自己这个儿子都受不了母亲的唠叨,付允书这么小的年轻人却可以。

戎宣在商场沉浮多年,眼光老辣,能看出付允书对母亲的耐心不是假装。也能从他夸赞父子俩关系好的话语中,听出暗含的失落与期盼。

付捷那个废物,把好好的儿子糟蹋成什么样了。

戎谧从小早熟,不苟言笑,戎宣这个当父亲的当然爱儿子,但也喜欢乖巧有礼的孩子。

付允书不仅懂礼,温柔又镇定,骨子里还有种不随境遇改变的坚定。

越看越让人欣赏喜欢。

吃完饭,戎宣拿出一把钥匙。

付允书不解。

“凝竹说你还在念书,大学城那边有套房子,就当是给你的见面礼。面积只有两百多平,凑合住吧。”

什么叫只有两百多平?以大学城周边的房价来算,那至少是一千多万!

付允书还没从他的凡尔赛发言中回过神,戎宣给柯叔打了个手势,柯叔拿出一大串豪车钥匙。

“这是戎谧车库里的车,你随便挑一辆,当然,两辆三辆都行。”

不等付允书拒绝,又拿出手机,“加一下我微信。”

戎谧无语:“……你上次闹脾气把我微信删了,现在还没加回来。”

“啊?有错吗?不成器的儿子加什么加?小书,别管戎谧这个小心眼的,加我。”

奶奶在旁边频频点头,颇有些嫉妒的说:“要不是用不来这些电子产品,我也要加小书的号。”

付允书哭笑不得,只好把人加上。拗不过戎宣的劝,随便挑了把车钥匙,这才让戎宣满意。

夜晚戎谧还有个重要的会,吃完便要走。半途中,辛凝竹又打电话过来。

“戎谧,今天怎么样?奶奶身体还好吧?戎宣有没有为难允书?”

“为难了。”戎谧声音有些沉。

“不是让你拦着吗?快和我说说,怎么为难的?好好一个孩子,为难什么!”

“为难得送出去一房一车,还硬是要加微信好友。
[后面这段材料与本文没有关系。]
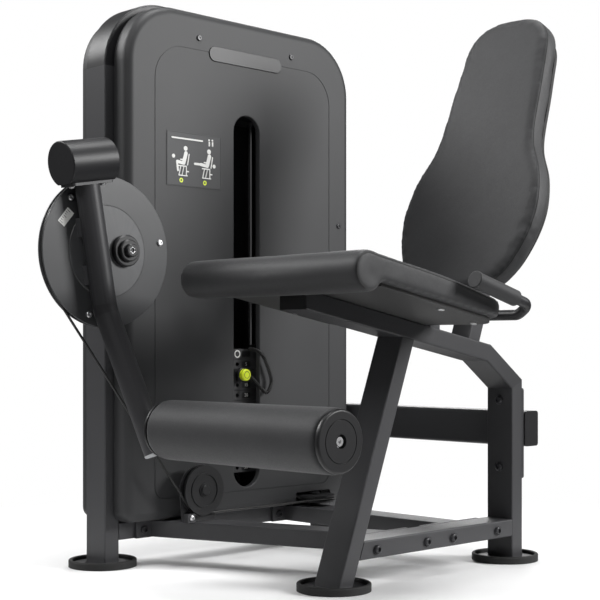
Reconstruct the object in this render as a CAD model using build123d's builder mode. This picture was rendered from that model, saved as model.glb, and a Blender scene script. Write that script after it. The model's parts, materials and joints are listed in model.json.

”

“啊?”

戎谧费解:“父亲是不是有个初恋,长得和付允书一样?”

辛凝竹安静了一瞬,随后哈哈大笑,“戎谧啊戎谧,你这是在吃醋吗?该不会还在想,叫你都是叫名字,叫付允书就是小书、允书吧?”

戎谧冷着脸:“没有。”

“得了吧儿子,我还不知道你的口是心非?等我问问你爸,看他是什么情况。还有,虽说上次检查你紊乱症所有好转,但工作不要搞得太晚喔,小谧。”

戎谧:“……”

辛凝竹马不停蹄地拨通了戎宣的电话,听他在那头说了一番肉麻兮兮的话之后,问:“你对允书怎么回事?”

“什么怎么回事。”戎宣死鸭子嘴硬,“哦,你说付允书啊,就那样吧,不太行,不喜欢。”

“不喜欢你给人送房?”

“我克制了。”戎宣也不装了,“要不然大学城那一栋楼我都想送,怕吓到允书。”

辛凝竹笑个不停。

“老婆,他是个好孩子,被付捷那个偏心鬼嗟磨了那么久,还没长偏。你说戎谧有没有可能把允书追到?瞧他那木头样子,快三十年也没见对谁动过凡心,他要是会追人算我输。算了,不指望傻儿子了,等协议结束,我要认允书做干儿子。”

“你不是不同意这门婚事吗?”

“谁说我不同意的,老婆的决定还能有错?对了,之前听你说允书身体不太好是吧,明天我让司机把家里的百年山参送来,再多买点补品。”

夜色中,万物归于寂静。

戎宣在外头打完电话上楼,柯叔也准备回房。睡前,他得先吃药。

之前戎谧紊乱症严重,随时可能有危险,柯叔近身照顾,也住在主楼。

打开药箱,他怔住。

药箱最上层的药品中,多了一盒治疗易感期的药。

平时最上面都是放先生的药,这两天加了付先生的营养补充剂,其它药放在下面。

没人敢碰药箱,除非吃药的人。

先生从不动药箱,这药,大概是付先生顺手摆上来的。

如此敏锐细心,先前提醒他休息,应该是发现他正在易感期,而妻子早逝的他只有吃药一种解决办法。

把药放上来,虽是举手之劳,却有种润物细无声的体贴。

难怪老太太和老先生那么喜爱他。这样柔如清风的人,很难让人不喜欢呀。